Through my focus on nature-centric approaches, we’re working to understand, assess, and respond to systemic risk beyond human ways of knowing. What happens when you approach these challenges, for example, with no neocortex, through thermal or chemical profiles, with heart rates of 800 to 1,200 beats per minute (bpm), or lifespans over 400 years? For example, systemic risks to food systems look very different if you’re a swift, Colorado beetle, or jaguar.
Human-centredness is so structurally and systematically internalised in modernity it can sometimes feel unfathomable to think outside of the associated paradigms, but there are ways to do it. One way, of course, is by listening to Indigenous communities who have never lost their connection to the land, sea, and the air itself, and we’re privileged that the SIRGE coalition is an ASRA member to help here.
Disrupting centuries of embedded thinking is a massive challenge. Yet, accessing nonhuman sensory ecologies is within reach and, with some creative and imaginative thinking, can be operationalised.
A jaguar drinking water in Brazil. Photo: Joanne de Graaff via Unsplash.
And what are the most exciting developments you are seeing in your space?
There’s a lot to say here.
Firstly, I’m inspired by those that purposefully explore (and endure) the embodied physicality, porosity, and absurdity of contemporary living, such as artists such as Marcus Coates, Thomas Thwaites, Miranda Whall, and philosopher-academic Charles Foster. In simple yet profound ways, through long exposures to weather, goats, soil, or cold water, etc., they highlight the real absurdities (or decadence) of modernity, such as how idealised (and aspirational) levels of comfort are such strong driving forces for social policy and technological innovations. For nature-centric systemic risk assessment and response, these artists help us build an understanding of “the system” in a nonhuman way. As Marcus Coates recently said, “subjectively, there are huge degrees to which I can explore the sameness of the goshawk” as opposed to our differences.

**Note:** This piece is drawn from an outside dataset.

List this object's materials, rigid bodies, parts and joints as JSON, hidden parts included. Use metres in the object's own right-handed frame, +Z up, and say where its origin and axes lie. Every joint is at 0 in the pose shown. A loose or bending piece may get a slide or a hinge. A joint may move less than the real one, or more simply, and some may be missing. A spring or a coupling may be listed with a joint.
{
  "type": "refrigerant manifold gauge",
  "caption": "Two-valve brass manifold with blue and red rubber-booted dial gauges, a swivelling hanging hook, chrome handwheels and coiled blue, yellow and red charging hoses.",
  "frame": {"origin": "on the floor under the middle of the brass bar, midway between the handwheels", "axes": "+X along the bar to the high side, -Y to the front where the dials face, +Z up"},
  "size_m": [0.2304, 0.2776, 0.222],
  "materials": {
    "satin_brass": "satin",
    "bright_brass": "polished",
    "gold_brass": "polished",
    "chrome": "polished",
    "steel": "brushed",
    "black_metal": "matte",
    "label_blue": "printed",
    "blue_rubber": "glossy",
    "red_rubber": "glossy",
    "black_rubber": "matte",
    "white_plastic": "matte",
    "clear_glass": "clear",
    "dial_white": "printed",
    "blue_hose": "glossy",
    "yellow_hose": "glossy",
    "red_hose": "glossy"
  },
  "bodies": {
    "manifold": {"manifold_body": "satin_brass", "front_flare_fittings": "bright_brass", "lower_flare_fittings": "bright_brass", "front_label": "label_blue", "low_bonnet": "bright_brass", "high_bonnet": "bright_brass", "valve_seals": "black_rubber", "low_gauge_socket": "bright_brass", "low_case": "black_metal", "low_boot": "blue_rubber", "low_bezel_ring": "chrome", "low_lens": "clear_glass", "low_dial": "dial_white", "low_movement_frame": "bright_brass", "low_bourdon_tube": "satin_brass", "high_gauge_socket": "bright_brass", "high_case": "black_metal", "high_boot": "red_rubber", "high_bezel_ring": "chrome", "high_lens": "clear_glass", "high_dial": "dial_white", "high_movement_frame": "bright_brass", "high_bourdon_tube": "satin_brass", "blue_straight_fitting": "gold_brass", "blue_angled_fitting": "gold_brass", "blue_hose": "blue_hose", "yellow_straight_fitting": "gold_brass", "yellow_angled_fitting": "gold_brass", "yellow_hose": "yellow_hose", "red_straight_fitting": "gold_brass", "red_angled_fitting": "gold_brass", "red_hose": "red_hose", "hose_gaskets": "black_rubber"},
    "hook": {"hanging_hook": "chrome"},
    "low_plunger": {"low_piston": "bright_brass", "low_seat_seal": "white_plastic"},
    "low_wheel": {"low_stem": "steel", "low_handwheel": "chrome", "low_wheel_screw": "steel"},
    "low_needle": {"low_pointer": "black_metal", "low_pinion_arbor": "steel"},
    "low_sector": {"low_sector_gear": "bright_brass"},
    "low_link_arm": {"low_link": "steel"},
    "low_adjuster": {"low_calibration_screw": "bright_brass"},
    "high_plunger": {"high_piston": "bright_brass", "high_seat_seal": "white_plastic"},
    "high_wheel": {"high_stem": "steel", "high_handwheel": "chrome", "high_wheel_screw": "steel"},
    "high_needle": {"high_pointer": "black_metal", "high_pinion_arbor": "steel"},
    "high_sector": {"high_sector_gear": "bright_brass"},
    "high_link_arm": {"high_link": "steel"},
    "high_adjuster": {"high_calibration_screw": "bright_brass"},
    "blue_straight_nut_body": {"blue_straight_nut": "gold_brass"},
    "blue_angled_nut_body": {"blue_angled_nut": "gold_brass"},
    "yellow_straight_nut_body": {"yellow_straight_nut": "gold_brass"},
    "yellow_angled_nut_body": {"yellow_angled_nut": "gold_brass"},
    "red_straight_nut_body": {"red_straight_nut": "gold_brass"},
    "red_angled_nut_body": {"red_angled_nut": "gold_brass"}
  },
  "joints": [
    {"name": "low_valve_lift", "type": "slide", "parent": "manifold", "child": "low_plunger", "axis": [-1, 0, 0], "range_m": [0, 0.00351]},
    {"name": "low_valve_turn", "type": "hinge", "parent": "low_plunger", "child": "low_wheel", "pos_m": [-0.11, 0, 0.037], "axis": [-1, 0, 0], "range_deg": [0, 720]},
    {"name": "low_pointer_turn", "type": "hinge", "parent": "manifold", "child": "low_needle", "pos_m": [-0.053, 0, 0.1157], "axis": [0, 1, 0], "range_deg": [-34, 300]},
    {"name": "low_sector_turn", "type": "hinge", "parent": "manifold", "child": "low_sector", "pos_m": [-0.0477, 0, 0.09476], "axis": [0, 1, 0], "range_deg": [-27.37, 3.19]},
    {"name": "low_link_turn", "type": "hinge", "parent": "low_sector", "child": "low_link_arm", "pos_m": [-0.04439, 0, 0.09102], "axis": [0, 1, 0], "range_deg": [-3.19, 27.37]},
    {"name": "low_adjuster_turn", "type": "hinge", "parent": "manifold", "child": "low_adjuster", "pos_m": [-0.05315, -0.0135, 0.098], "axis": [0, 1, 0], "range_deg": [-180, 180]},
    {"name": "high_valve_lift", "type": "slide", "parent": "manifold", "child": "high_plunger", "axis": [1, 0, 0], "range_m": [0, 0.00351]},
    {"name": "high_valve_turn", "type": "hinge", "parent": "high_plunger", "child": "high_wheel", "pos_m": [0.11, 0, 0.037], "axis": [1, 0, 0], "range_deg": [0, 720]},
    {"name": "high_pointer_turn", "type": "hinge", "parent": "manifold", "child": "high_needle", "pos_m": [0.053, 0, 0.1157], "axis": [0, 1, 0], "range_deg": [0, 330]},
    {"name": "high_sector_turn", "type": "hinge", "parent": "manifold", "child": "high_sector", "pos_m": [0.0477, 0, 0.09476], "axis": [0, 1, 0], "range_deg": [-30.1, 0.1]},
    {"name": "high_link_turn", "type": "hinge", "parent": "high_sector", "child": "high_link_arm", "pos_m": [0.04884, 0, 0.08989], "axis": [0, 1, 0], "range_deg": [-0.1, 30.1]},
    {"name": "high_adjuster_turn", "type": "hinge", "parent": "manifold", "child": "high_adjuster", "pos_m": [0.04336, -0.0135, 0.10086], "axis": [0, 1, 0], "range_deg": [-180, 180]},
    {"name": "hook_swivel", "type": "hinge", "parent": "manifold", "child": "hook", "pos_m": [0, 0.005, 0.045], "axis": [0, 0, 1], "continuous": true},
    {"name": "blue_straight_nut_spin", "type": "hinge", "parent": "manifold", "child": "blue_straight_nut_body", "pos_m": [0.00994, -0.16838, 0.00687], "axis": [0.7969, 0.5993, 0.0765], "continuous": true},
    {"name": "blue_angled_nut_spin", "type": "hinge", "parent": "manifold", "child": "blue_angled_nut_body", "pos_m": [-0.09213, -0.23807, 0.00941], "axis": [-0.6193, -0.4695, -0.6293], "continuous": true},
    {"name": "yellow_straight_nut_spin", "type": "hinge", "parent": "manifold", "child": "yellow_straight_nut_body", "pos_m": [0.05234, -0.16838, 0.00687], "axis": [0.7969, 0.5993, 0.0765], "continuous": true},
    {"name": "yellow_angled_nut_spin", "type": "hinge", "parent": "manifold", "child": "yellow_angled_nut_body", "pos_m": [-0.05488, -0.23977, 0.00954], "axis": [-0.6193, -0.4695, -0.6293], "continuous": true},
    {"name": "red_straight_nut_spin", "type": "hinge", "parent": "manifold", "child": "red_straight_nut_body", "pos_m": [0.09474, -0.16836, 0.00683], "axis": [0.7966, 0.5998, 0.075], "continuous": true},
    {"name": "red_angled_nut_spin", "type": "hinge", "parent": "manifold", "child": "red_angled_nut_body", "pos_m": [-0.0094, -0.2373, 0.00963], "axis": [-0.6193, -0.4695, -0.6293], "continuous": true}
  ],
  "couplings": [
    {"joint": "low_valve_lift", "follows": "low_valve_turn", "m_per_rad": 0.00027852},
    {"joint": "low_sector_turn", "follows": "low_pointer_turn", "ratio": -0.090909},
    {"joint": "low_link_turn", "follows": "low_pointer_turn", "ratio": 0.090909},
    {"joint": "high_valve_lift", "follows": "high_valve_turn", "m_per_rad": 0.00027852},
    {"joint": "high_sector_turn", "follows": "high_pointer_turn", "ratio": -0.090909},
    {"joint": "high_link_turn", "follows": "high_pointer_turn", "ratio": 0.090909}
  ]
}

Eco-artists such as Fiona MacDonald (Feral Practice), Anne-Marie Culbone, Josh Cohen, and James Aldridge, take their ecologically-focused work into eco-centred community engagements that are also pivotal in catalysing ground- (or water-) up movements. To me, this is the nourishment for the systems transformation we need. I’m also inspired by the movement of radical institutionally-focused activities that inject nature-centricity into the mainstream, such as Moral Imaginations leading the first response to a UK government policy consultation by way of an Interspecies Council, or the upswell of legal reforms through Rights of Nature. The next big thing we need here is nonhuman decision support systems; imagine the analytical, intelligence and planning capabilities of a military command centre in a time of war, designed to support multispecies liberation.
The most exciting developments for me all broadly share a form of ecofeminist, queer, posthumanist, speculative and new ecological realist foundation (e.g., multigenre Symbiopunk Audax Gawler, performance artist Mária Júdová and the entire work of the RCA superFUTURES platform under Gem Barton, and research from the Centre for Sociodigital Futures). This type of work creates the liminal spaces - those that define any fixed form or definition - that I see as necessary for transformation.

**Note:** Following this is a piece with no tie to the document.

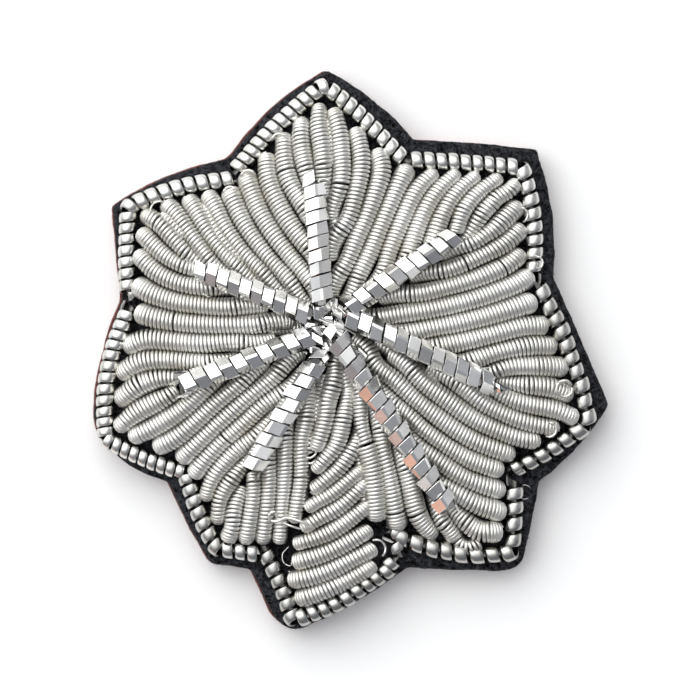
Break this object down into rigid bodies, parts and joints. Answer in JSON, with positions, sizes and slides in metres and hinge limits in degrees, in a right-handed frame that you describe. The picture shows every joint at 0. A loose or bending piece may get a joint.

This then creates a bridgehead for the more scientific and technical advances that are pushing frontiers in the nonhuman space, to enter. The Interspecies Internet, who, among many other things, are developing innovative open-source approaches to wildlife data collection and developing modular, multispecies technologies for logging audio, movement, and environmental data. And I’m really looking forward to seeing what Ilyena Hirskyj-Douglas’ major new project "FUTUREFAUNA: Reshaping the Future of Animal-Computer Interaction through a Framework for Animal User Needs and Agency” produces. This comes alongside revolutionary research of Andy Adamatzky and team at the UWE unconventional computing lab which is demonstrating that slime moulds and fungi can compete with semiconductors.

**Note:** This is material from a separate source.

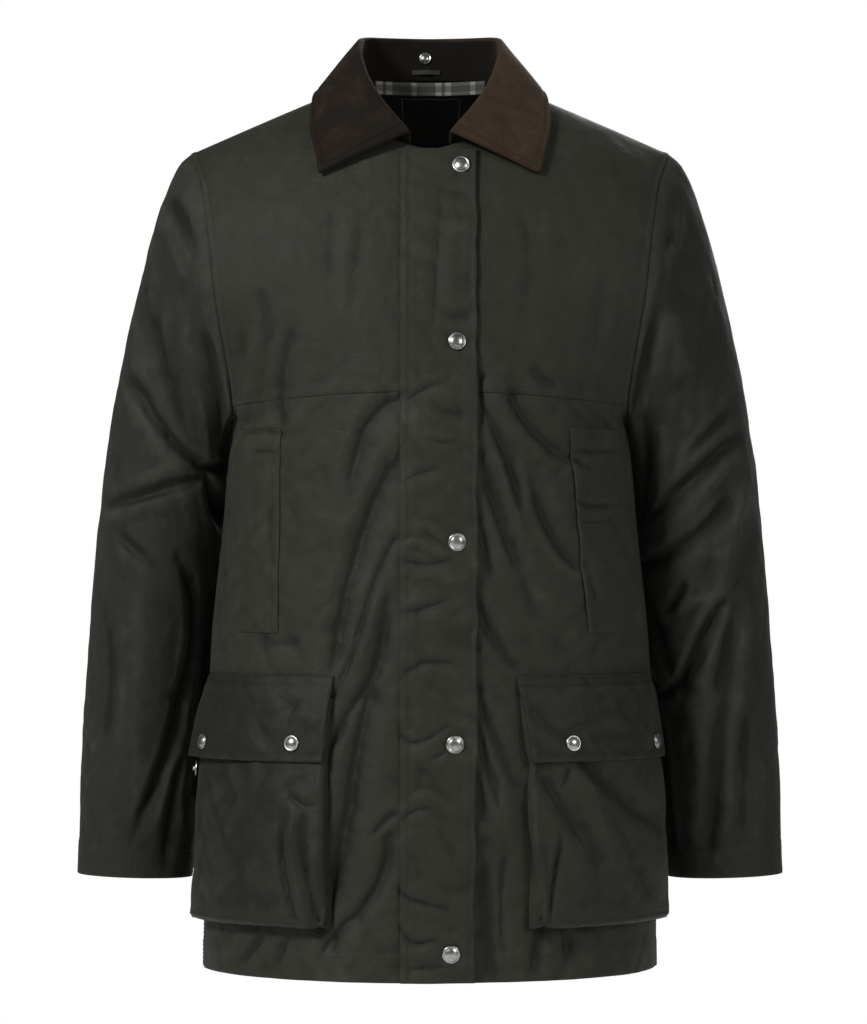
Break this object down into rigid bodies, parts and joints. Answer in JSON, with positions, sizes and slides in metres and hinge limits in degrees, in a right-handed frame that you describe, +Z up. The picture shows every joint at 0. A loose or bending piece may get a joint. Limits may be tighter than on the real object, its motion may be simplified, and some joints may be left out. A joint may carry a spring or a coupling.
{
  "type": "jacket",
  "caption": "Hip-length waxed cotton jacket with a corduroy collar, snapped storm flap, slanted hand pockets and flapped bellows pockets, filled out as if worn.",
  "frame": {"origin": "in the middle of the neck, level with the inner ends of the shoulder seams, where the wearer's neck and shoulders hold the jacket up", "axes": "+Z up, +X to the wearer's left, -Y out of the front"},
  "size_m": [0.604, 0.3096, 0.7942],
  "materials": {
    "waxed_cotton": "waxed olive cotton with a low sheen",
    "waxed_cotton_sleeve": "waxed olive cotton, a shade darker",
    "brown_corduroy": "matt needlecord with a soft nap",
    "dark_corduroy": "matt needlecord in shade",
    "check_lining": "matt woven check",
    "label_cloth": "plain woven tape",
    "steel": "domed caps, lightly brushed"
  },
  "bodies": {
    "root": {"right_front": "waxed_cotton", "left_front": "waxed_cotton", "right_front_yoke": "waxed_cotton", "left_front_yoke": "waxed_cotton", "back": "waxed_cotton", "storm_flap": "waxed_cotton", "right_pocket_bag": "waxed_cotton", "left_pocket_bag": "waxed_cotton", "right_pocket_flap": "waxed_cotton", "left_pocket_flap": "waxed_cotton", "right_hand_pocket_welt": "waxed_cotton", "left_hand_pocket_welt": "waxed_cotton", "right_sleeve": "waxed_cotton_sleeve", "left_sleeve": "waxed_cotton_sleeve", "hanger_loop": "waxed_cotton_sleeve", "collar_fall": "brown_corduroy", "collar_stand": "dark_corduroy", "back_neck_lining": "check_lining", "label_patch": "label_cloth", "front_snap_1": "steel", "front_snap_2": "steel", "front_snap_3": "steel", "front_snap_4": "steel", "front_snap_5": "steel", "right_pocket_inner_snap": "steel", "right_pocket_outer_snap": "steel", "left_pocket_inner_snap": "steel", "left_pocket_outer_snap": "steel", "right_pocket_stud": "steel", "hood_snap": "steel"}
  },
  "joints": []
}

Now, imagine what happens when all of the above start to converge?
You’re organising a gathering to discuss new approaches in the transition to a sustainable future. What does it look like, what would it focus on, and who would be around the table?
Table? There’s no table here. We’re crouched in the ferns, wrapped in the temperate rainforest mist and river-babble, flanked by Atlantic oaks, our bare feet appreciating the softness of the mossy understory and the rocky overhang to perch and rest. We haven’t eaten for days and our geomagnetic senses are heightened; we track further upstream to the moorland to find deer. Golden eagle has killed, and at the same time we pick up traces of metallic on our tongues Common Buzzard mews overhead to confirm. With the other kleptoparasites, we dine tonight, together, by open fire. Maybe wolf will join us in the Old Way, through eyes wrapped in forest-shadow. We’ll recce the next stone circle we can rebuild for community fires, with seven sites from the mouth of river now established, we need five more for her full body to be rewarmed. We will drum, and drum, and drum. We’ll consult River and further strategize on how to advance our legal non-reformist-reforms on their personhood whilst getting back-briefed from wigeon, on return from their 4000 km eastern migration, on the nuclear threat. After 10 days with River, each of us will disperse, back into our institutions, carrying the spirit and smells of wild futures-in-the-making.